Space permits no further elaboration of Limaye’s dubious role in the Janta Party and, earlier, as a member of one or the other faction of the Socialist Party. Suffice it to say that for the opposition worthies to commit themselves to unity in his name was laughable. For  Limaye the politician sowed the seeds of disunity even before the birth of a new party. 

So long as the Jana Sangh, the earlier avatar of the BJP, was ready to play second fiddle to Limaey and Co., it was fine. But the moment  it sought a share in power commensurate to its strength, it was immediately dubbed `communal.’  Such opportunism and double-speak informed Limaye’s politics all through. 
Even otherwise, the effort to get everyone on board to support a common candidate in the coming presidential poll against the official nominee of the ruling combine is bound to come to a cropper. On paper, the non-NDA bloc might enjoy a 20,000-vote lead over the NDA. The leaders of the NCP, JD(U), SP, RJD, RLD, CPM, CPI, JD(S), etc., with the Congress backing the charade, vastly underestimate a man called Narendra Modi. If they think they can deny his candidate the tenancy of Rashtrapati Bhawan for the next five years, they fool themselves. Modi does not believe in induced suicide, does he? 

Remember how Indira Gandhi had broken the Congress Party just to ensure that she had her confidant as President.  Since then, powers of the President have been further curtailed, with the Janata Government enjoining on him to sign on the dotted line should the Cabinet endorse a second time whatever it is that does not meet his approval the first time.  But, admittedly, there are several ways a president can embarrass the Government regardless of how big a majority it might have in Parliament. 

And Modi will not should not, risk even a remote chance of having a president who is not sponsored by the  NDA. Period.  Without spelling out in so many words, it should be borne in mind that a government, any government,  has multiple ways to make the recalcitrant fall in line. The age-old carrot- and-stick approach invariably works, especially with those who are vulnerable on account of corruption and criminal charges. 

All through the UPA years, the task of taming the likes of Mayawati and Mulayam Singh Yadav was left to a designated officer in the CBI. A phone call was enough to make them fall in line. Manmohan Singh was prime minister then. We have Modi now, ably assisted by his alter-ego Amit Shah. So don’t expect the likes of Yechury to put another Pratibha Patil, a full-sleeved nobody, as Suhel Seth described her, in the Rashtrapati Bhawan.       

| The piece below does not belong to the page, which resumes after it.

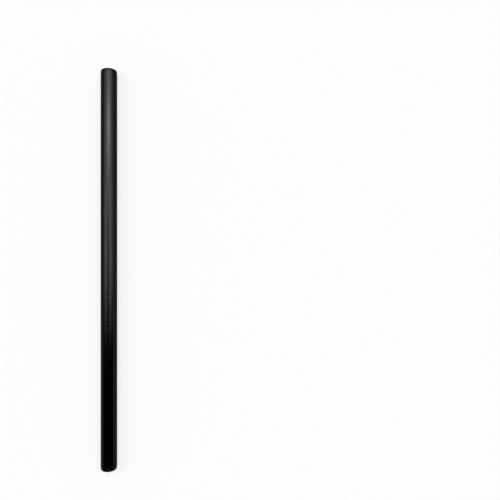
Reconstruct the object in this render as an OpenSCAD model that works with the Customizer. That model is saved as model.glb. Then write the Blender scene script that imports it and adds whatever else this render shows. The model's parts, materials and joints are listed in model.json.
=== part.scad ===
// Straight drinking straw of black glass, lying on its side along X.
// It is one length of drawn tube. Both cut ends are melted smooth, so each end
// draws in a little and its lip is round all the way over, with no flat.

/* [Tube] */
// Length from lip to lip
length = 200; // [120:1:300]
// Outside diameter of the tube
outer_d = 8; // [6:0.1:14]
// Thickness of the glass wall
wall = 1.5; // [1:0.05:2.2]

/* [Melted ends] */
// Radius of the lip's outer edge, held back by the wall
outer_lip_r = 1.1; // [0.4:0.05:1.3]
// How far the outside draws in towards the lip, on the radius
draw_in = 0.1; // [0.02:0.01:0.2]
// Length from the lip to where the drawing in starts
shoulder_l = 3; // [2:0.1:8]

/* [Hidden] */
$fn = 96;

// Least radius that melting leaves on the lip's inner edge
inner_lip_min = 0.1;

outer_r = outer_d / 2;
bore_r = outer_r - wall;
end_x = length / 2;

// The lip's two arcs share the wall and meet at the crest
outer_lip = min(outer_lip_r, wall - draw_in - inner_lip_min);
inner_lip = wall - draw_in - outer_lip;
outer_lip_centre = [bore_r + inner_lip, end_x - outer_lip];
inner_lip_centre = [bore_r + inner_lip, end_x - inner_lip];

// The shoulder is one wide arc, tangent to the straight tube and to the lip's outer arc
lip_depth = draw_in + outer_lip;
lip_ahead = shoulder_l - outer_lip;
shoulder_r = (lip_depth ^ 2 + lip_ahead ^ 2 - outer_lip ^ 2) / (2 * draw_in);
shoulder_centre = [outer_r - shoulder_r, end_x - shoulder_l];
lip_start = asin(lip_ahead / (shoulder_r - outer_lip));

// Draws what lies outside an arc of the section, between two directions from its centre.
// The reach is how far out the glass to be taken away may lie.
module outside_arc(centre, r, from, to, reach) {
    middle = (from + to) / 2;
    corner = reach / cos(middle - from);
    translate(centre)
        difference() {
            polygon([
                [0, 0],
                reach * [cos(from), sin(from)],
                corner * [cos(middle), sin(middle)],
                reach * [cos(to), sin(to)]
            ]);
            circle(r);
        }
}

// Draws what melting takes off the square end of the wall
module melted_away() {
    outside_arc(shoulder_centre, shoulder_r, 0, 2 * lip_start, shoulder_r + shoulder_l);
    outside_arc(outer_lip_centre, outer_lip, lip_start, 90, lip_depth + outer_lip);
    outside_arc(inner_lip_centre, inner_lip, 90, 180, 2 * inner_lip);
}

// Section of the wall, drawn with the straw's axis upright
module wall_section() {
    difference() {
        translate([bore_r, -end_x])
            square([wall, length]);
        for (end = [0, 1])
            mirror([0, end])
                melted_away();
    }
}

module straw() {
    color([0.03, 0.03, 0.035])
        rotate([0, 90, 0])
            rotate_extrude()
                wall_section();
}

straw();
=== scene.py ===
# %% [markdown]
# A straight drinking straw of black glass lies on a pale table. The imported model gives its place
# and its size, and this script gives it its looks: a finely drawn mesh, a glass material and
# the light of a small studio. Every length is in metres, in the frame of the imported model.

import json
import math

import bpy
import numpy as np
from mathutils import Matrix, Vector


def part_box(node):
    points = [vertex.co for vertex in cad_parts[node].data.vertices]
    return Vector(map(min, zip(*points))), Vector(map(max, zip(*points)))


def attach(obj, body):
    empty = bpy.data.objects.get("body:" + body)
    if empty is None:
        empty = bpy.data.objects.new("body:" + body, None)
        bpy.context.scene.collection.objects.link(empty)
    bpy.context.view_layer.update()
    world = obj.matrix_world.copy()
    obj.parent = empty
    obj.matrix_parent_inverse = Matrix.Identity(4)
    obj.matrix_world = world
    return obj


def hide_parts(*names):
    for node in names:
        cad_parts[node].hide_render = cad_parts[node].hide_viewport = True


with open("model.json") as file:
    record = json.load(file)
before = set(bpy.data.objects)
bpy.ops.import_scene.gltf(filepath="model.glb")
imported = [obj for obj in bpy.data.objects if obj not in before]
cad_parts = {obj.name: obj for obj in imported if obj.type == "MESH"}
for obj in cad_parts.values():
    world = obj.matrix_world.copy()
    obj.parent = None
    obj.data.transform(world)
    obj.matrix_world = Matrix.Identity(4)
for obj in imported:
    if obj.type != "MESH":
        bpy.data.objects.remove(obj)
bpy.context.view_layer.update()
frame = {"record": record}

# %% [markdown]
# The straw is one length of glass tube, so a few numbers say all of its shape. The record's two
# mounts already hold most of them: the bore, the outside, and how far each runs straight. What is
# left over at each end is the melted part, so it is worked out here instead of being typed again.

# %% Read the sizes
MM = 0.001
DRAW_IN = 0.1 * MM

mounts = {mount["name"]: mount for mount in frame["record"]["mounts"]}
low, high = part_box("straw")
end_x = high.x
bore_r = mounts["bore"]["dims"]["r_mm"] * MM
outer_r = mounts["outside"]["dims"]["r_mm"] * MM
inner_lip = end_x - mounts["bore"]["dims"]["length_mm"] * MM / 2
shoulder_l = end_x - mounts["outside"]["dims"]["length_mm"] * MM / 2
outer_lip = outer_r - bore_r - DRAW_IN - inner_lip
print(f"wall {(outer_r - bore_r) / MM:.2f} mm, lips {outer_lip / MM:.2f} and {inner_lip / MM:.2f} mm")

# %% [markdown]
# A cut glass tube has sharp ends, so the maker turns them in a flame until they melt. The glass
# pulls itself round, and the tube draws in a little behind the lip. The wall's section is then
# made of arcs that meet without a corner. One function gives any of them: an angle turns from
# straight outwards towards the end, and the point lies at that angle from the arc's centre.


# %% Draw an arc of the wall's section
def arc(centre, radius, start, end, count):
    """Points of an arc as (x, r): centre plus radius times (sine, cosine) of an even run of angles."""
    turn = np.linspace(start, end, count, endpoint=False)
    return np.stack([centre[0] + radius * np.sin(turn), centre[1] + radius * np.cos(turn)], axis=1)


print("a quarter turn in three steps starts at", arc((0, 0), 1, 0, math.pi / 2, 3).round(2).tolist())

# %% [markdown]
# The section of the wall is one closed loop: along the outside, over one lip, back through the
# bore and over the other lip. Each end is a wide shoulder arc, then the two arcs of the lip. The
# second half of the loop is the first half turned end for end, so only one half is worked out.

# %% Close the section of the wall
SHOULDER_RINGS = 14
OUTER_LIP_RINGS = 18
INNER_LIP_RINGS = 8
OUTSIDE_RINGS = 110
BORE_RINGS = 60


def straight(from_x, to_x, radius, count):
    """Points of a straight stretch as (x, r): even steps along x at one radius."""
    return np.stack([np.linspace(from_x, to_x, count, endpoint=False), np.full(count, radius)], axis=1)


def half_section():
    """Half of the wall's loop as (x, r), from the middle of the outside to the middle of the bore.

    The shoulder's radius makes its arc tangent both to the straight outside and to the lip."""
    lip_r = bore_r + inner_lip
    ahead = shoulder_l - outer_lip
    shoulder_r = ((DRAW_IN + outer_lip) ** 2 + ahead**2 - outer_lip**2) / (2 * DRAW_IN)
    lip_start = math.asin(ahead / (shoulder_r - outer_lip))
    quarter = math.pi / 2
    return np.concatenate([
        straight(0, end_x - shoulder_l, outer_r, OUTSIDE_RINGS // 2),
        arc((end_x - shoulder_l, outer_r - shoulder_r), shoulder_r, 0, lip_start, SHOULDER_RINGS),
        arc((end_x - outer_lip, lip_r), outer_lip, lip_start, quarter, OUTER_LIP_RINGS),
        arc((end_x - inner_lip, lip_r), inner_lip, quarter, 2 * quarter, INNER_LIP_RINGS),
        straight(end_x - inner_lip, 0, bore_r, BORE_RINGS // 2),
    ])


half = half_section()
middle_of_bore = np.array([[0, bore_r]])
other_half = half[:0:-1] * (-1, 1)
section = np.concatenate([half, middle_of_bore, other_half])
print(f"the wall's section has {len(section)} points")

# %% [markdown]
# A tube that is pulled hot from the furnace is never quite round or quite even. Its radius
# breathes by about a hundredth of a millimetre, and the oval slowly turns along the tube.
# Nobody sees that in the outline, but it makes a long highlight wander a little, as it does on
# real glass. A sum of a few slow waves is enough, and it stays the same at each run.

# %% Carry the section round the axis
SEGMENTS = 144
OVALITY = 0.012 * MM
BREATHING = 0.008 * MM
OVAL_TURN = 9.0
BREATHING_WAVES = (37.0, 92.0, 171.0)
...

There is yet another reason why the opposition should not invest so much time and energy in locating a common candidate. The more Sitaram Yechury, the motor-mouth paper tiger of the CPI(M) who does not have the numbers to get himself re-elected to the Rajya Sabha,  crisscrosses the country in his quest for unity, the greater would be the loss of face when the NDA trumps them in the presidential race. Raising stakes in an unequal battle despite its notional superiority in the electoral college is a bad strategy. Defeat will look all the more humiliating after all the high-profile exertions of Yechury and Co. 

Instead of hyping up the search for a common presidential candidate against Modi’s nominee, a wise Opposition would see the percentage in pressing for a wider consensus. An all-party candidate enjoying the confidence of all sections of the polity would showcase the strength of the polity and, moreover, help avoid the confrontation inherent in a fierce contest. Post-defeat, the bitterness the losers are bound to harvest from an election whose outcome is a foregone conclusion can be avoided if only Yechury and Co., instead of grandstanding for the media, have the requisite humility and wisdom to facilitate the unanimous election of a universally well-liked candidate as the next Head of Republic.

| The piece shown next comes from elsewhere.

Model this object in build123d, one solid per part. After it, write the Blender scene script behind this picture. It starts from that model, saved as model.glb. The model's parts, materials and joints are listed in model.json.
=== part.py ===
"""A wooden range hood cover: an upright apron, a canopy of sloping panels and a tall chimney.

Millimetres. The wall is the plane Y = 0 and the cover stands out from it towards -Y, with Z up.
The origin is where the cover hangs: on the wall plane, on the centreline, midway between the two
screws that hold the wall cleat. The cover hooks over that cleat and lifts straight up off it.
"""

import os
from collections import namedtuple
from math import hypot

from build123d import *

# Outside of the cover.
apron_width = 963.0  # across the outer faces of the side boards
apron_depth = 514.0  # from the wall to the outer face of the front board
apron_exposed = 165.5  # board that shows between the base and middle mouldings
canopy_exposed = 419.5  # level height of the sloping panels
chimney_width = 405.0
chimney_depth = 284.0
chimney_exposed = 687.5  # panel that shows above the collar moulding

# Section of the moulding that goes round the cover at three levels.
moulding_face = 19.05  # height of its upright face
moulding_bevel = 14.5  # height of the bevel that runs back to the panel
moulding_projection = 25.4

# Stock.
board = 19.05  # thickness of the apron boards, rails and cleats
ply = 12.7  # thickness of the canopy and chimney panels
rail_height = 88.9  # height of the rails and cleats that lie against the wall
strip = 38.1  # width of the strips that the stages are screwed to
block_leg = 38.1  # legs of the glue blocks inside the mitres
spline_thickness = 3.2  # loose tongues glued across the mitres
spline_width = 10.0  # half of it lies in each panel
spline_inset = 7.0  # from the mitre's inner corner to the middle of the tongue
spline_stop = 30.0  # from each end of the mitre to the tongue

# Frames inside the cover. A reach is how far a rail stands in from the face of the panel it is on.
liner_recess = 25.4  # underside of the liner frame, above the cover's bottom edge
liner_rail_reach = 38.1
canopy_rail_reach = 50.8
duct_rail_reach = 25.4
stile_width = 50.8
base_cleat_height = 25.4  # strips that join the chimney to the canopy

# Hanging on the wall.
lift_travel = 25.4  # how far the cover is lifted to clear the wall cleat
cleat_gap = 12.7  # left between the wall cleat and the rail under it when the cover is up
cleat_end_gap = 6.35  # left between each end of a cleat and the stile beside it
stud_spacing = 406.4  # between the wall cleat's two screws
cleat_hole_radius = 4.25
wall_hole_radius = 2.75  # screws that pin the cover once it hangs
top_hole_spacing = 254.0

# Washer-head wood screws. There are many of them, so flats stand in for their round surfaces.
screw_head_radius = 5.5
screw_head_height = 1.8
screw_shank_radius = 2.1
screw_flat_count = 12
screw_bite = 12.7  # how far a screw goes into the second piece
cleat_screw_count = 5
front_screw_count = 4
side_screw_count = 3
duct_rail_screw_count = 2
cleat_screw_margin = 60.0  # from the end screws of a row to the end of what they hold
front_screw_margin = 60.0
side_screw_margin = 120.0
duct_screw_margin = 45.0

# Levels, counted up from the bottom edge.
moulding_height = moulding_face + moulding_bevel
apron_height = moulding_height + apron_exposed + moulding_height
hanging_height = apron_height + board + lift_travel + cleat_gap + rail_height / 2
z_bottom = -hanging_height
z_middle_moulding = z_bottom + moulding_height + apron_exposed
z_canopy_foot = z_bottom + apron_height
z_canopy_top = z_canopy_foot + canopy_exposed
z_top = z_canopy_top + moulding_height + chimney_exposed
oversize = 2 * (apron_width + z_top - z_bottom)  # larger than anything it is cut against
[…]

Meanwhile, it is hoped that Pranab Mukherjee will resist the Opposition bait for a second term.  With his post-retirement plans in place, what with his corporate patrons, the ones whose cause he has espoused all through his long and gainful career, ready to fund his proposed foundation, Mukherjee should avoid re-entering the thicket of divisive politics. 

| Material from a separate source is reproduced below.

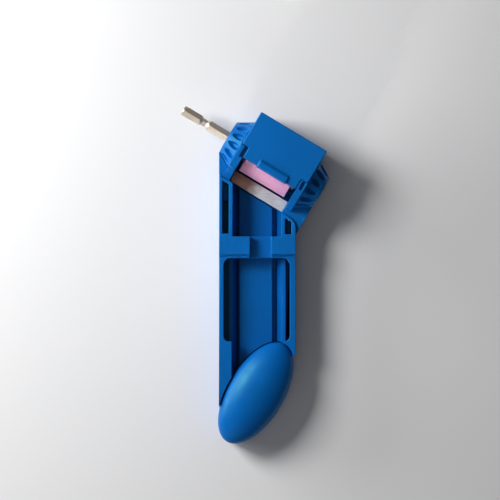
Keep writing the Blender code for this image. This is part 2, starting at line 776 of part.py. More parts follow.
def hexagon_mesh(name, low, high, corner):
    """A hexagonal bar about x with two flats that face up and down."""
    mesh = turned_mesh(name, [(high, 0), (high, corner), (low, corner), (low, 0)], 6)
    mesh.shade_flat()
    return mesh


def make_spindle():
    """Hexagonal shank with a neck, shoulder, arbor, thread and end journal in one bar."""
    corner = HEX_ACROSS_FLATS / 2 / math.cos(math.pi / 6)
    clear = corner + 0.5 * MM
    neck_left, neck_right = NECK
    mesh = hexagon_mesh("spindle", SHANK_END, CLIP_GROOVE[0], corner)
    mesh.transform(Matrix.Rotation(math.pi / 6, 4, "X"))
    spindle = add("spindle", mesh, HEAD, ("spindle_steel", DARK_STEEL))
    envelope = [
        (-BEARING_INNER, 0),
        (-BEARING_INNER, clear),
        (neck_right, clear),
        (neck_right - 0.6 * MM, corner * 0.92),
        (neck_right - 2.2 * MM, NECK_RADIUS),
        (neck_left + 2.2 * MM, NECK_RADIUS),
        (neck_left + 0.6 * MM, corner * 0.92),
        (neck_left, clear),
        (SHANK_END + 1.0 * MM, clear),
        (SHANK_END - 0.1 * MM, corner * 0.8),
        (SHANK_END - 0.1 * MM, 0),
    ]
    keep(spindle, turned("shank_envelope", envelope, 24))
    groove_left, groove_right = CLIP_GROOVE
    journal = ARBOR_RADIUS - JOURNAL_STEP
    end_journal = THREAD_RADIUS - JOURNAL_STEP
    shoulder_left = -BEARING_INNER + GAP
    shoulder_right = shoulder_left + 6.3 * MM
    thread_start = WHEEL_MIDDLE + WHEEL_LENGTH / 2 + 2.1 * MM
    journal_start = BEARING_INNER - 1.2 * MM
    shaft = [
        (BEARING_INNER + BEARING_WIDTH, 0),
        (BEARING_INNER + BEARING_WIDTH, end_journal),
        (journal_start, end_journal),
        (journal_start - 0.4 * MM, THREAD_RADIUS),
        (thread_start, THREAD_RADIUS),
        (thread_start, ARBOR_RADIUS),
        (shoulder_right, ARBOR_RADIUS),
        (shoulder_right, BEARING_BORE_RIM),
        (shoulder_left, BEARING_BORE_RIM),
        (shoulder_left, journal),
        (groove_right, journal),
        (groove_right, GROOVE_RADIUS),
        (groove_left, GROOVE_RADIUS),
        (groove_left, journal),
        (groove_left - 0.5 * MM, journal),
        (groove_left - 0.5 * MM, 0),
    ]
    join(spindle, turned("shaft", shaft, 24))


def make_wheel():
    low = WHEEL_MIDDLE - WHEEL_LENGTH / 2
    high = WHEEL_MIDDLE + WHEEL_LENGTH / 2
    bore = ARBOR_RADIUS + GAP
    edge = 0.4 * MM
    profile = [
        (high, bore),
        (high, WHEEL_RADIUS - edge),
        (high - edge, WHEEL_RADIUS),
        (low + edge, WHEEL_RADIUS),
        (low, WHEEL_RADIUS - edge),
        (low, bore),
    ]
    turned("grinding_wheel", profile, 48, look=("corundum", PINK), closed=True)


def make_wheel_clamp():
    """Flange, lock washer and nut that hold the wheel against the inner flange."""
    bore = ARBOR_RADIUS + GAP
    thread = THREAD_RADIUS + GAP
    low = WHEEL_MIDDLE - WHEEL_LENGTH / 2
    high = WHEEL_MIDDLE + WHEEL_LENGTH / 2
    look = ("clamp_steel", STEEL)
    ring("inner_flange", -21.3 * MM, low - GAP, bore, 8.6 * MM, 28, look=look)
    ring("outer_flange", high + GAP, 19.0 * MM, bore, 9 * MM, 28, look=look)
    ring("lock_washer", 19.3 * MM, 20.3 * MM, thread, 5.6 * MM, 20, look=look)
    corner = NUT_ACROSS_FLATS / 2 / math.cos(math.pi / 6)
    nut = add("wheel_nut", hexagon_mesh("wheel_nut", *NUT_SPAN, corner), HEAD, look)
    cut(nut, rod("nut_thread", 15 * MM, 30 * MM, thread, 20))


def make_bearing(name, side, shaft_radius):
    """A ball bearing: outer ring, inner ring, and a cage with its balls."""
    low, high = sorted((side * BEARING_INNER, side * (BEARING_INNER + BEARING_WIDTH)))
    outer_ring_inner = 7.9 * MM
    look = ("bearing_steel", STEEL)
    ring(f"{name}_bearing_outer_ring", low, high, outer_ring_inner, BEARING_RADIUS, 28, look=look)
    ring(f"{name}_bearing_inner_ring", low, high, shaft_radius + GAP, BEARING_BORE_RIM, 24, look=look)
    pitch_radius = (BEARING_BORE_RIM + outer_ring_inner) / 2
    middle = (low + high) / 2
    cage = ring(
        f"{name}_bearing_cage",
        middle - 0.7 * MM,
        middle + 0.7 * MM,
        pitch_radius - 0.45 * MM,
        pitch_radius + 0.45 * MM,
        BALLS * 3,
        look=("cage_brass", BRASS),
    )
    for i in range(BALLS):
        angle = 2 * math.pi * (i + 0.25) / BALLS
        form = bmesh.new()
        bmesh.ops.create_icosphere(form, subdivisions=2, radius=BALL_RADIUS)
        place = (middle, pitch_radius * math.cos(angle), pitch_radius * math.sin(angle))
        bmesh.ops.translate(form, vec=place, verts=form.verts)
        ball = f"{name}_ball_{i}"
        join(cage, add(ball, mesh_of(form, ball), HEAD))


def make_retaining_ring():
    """The open ring that holds the left inner ring on the spindle."""
    look = ("screw_steel", DARK_STEEL)
    clip = ring("retaining_ring", -35.3 * MM, -34.5 * MM, 3.5 * MM, 5.0 * MM, 24, look=look)
    cut(clip, box("ring_opening", (-37 * MM, -33 * MM), (-1.2 * MM, 1.2 * MM), (0, 8 * MM), HEAD))


def make_end_cap():
    """The dust plug in the far cone, with a rim behind the end wall."""
    profile = [
        (36.8 * MM, 0),
        (36.8 * MM, 4.6 * MM),
        (36.4 * MM, 5.3 * MM),
        (35.0 * MM, 5.3 * MM),
        (35.0 * MM, 7.2 * MM),
        (34.5 * MM, 7.2 * MM),
        (34.5 * MM, 0),
    ]
    turned("end_cap", profile, 24, look=("black_plastic", BLACK))


make_frame()
make_tray()
make_bed()
make_dome()
make_screws()
make_housing()
make_cone("left_cone", -1)
make_cone("right_cone", 1)
make_hood()
make_plate()
make_spindle()
make_wheel()
make_wheel_clamp()
make_bearing("left", -1, ARBOR_RADIUS - JOURNAL_STEP)
make_bearing("right", 1, THREAD_RADIUS - JOURNAL_STEP)
make_retaining_ring()
make_end_cap()
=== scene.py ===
"""Looks of a hand-held drill bit sharpener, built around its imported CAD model.

Every piece is made in place, in metres, in the frame of the CAD model, and rides on a CAD body.
The head's frame has x along the spindle, y away from the handle and z out of the tool's face.
"""

import json
import math

import bmesh
import bpy
from mathutils import Matrix, Vector


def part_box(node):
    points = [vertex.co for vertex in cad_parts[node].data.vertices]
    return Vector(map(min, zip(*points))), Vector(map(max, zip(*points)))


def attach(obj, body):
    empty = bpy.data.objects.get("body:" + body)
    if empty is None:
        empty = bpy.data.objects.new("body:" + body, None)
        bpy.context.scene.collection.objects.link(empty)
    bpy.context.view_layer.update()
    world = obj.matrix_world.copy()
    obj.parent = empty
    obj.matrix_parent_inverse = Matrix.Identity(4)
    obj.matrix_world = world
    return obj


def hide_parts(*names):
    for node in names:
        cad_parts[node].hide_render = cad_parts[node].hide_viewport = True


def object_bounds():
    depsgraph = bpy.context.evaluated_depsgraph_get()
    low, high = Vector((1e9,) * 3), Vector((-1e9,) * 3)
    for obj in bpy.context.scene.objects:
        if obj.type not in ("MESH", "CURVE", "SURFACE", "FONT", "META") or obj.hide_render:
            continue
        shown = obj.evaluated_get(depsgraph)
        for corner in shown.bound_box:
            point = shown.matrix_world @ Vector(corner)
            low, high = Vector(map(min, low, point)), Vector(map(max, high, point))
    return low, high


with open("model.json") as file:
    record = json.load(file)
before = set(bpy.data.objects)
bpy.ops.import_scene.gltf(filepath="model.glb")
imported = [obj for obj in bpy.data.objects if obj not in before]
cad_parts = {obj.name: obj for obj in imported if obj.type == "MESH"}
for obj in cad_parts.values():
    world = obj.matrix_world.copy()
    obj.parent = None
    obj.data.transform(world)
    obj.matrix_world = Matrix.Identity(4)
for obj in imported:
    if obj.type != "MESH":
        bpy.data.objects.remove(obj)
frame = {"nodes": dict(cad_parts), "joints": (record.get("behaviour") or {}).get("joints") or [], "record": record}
CAD_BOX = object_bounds()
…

He will only end up being the proverbial sacrificial goat of the paper tigers like Yechury and D. Raja. Instead, he should spend his well-earned retirement to reflect on his eventful journey as a college lecturer from an obscure town in Bengal to the big mansion on Raisina Hill. Even a remotely factual account would throw ample light on the crony capitalism of the Congress Party which alone could turn a minor business house into the country’s most powerful corporate conglomerate.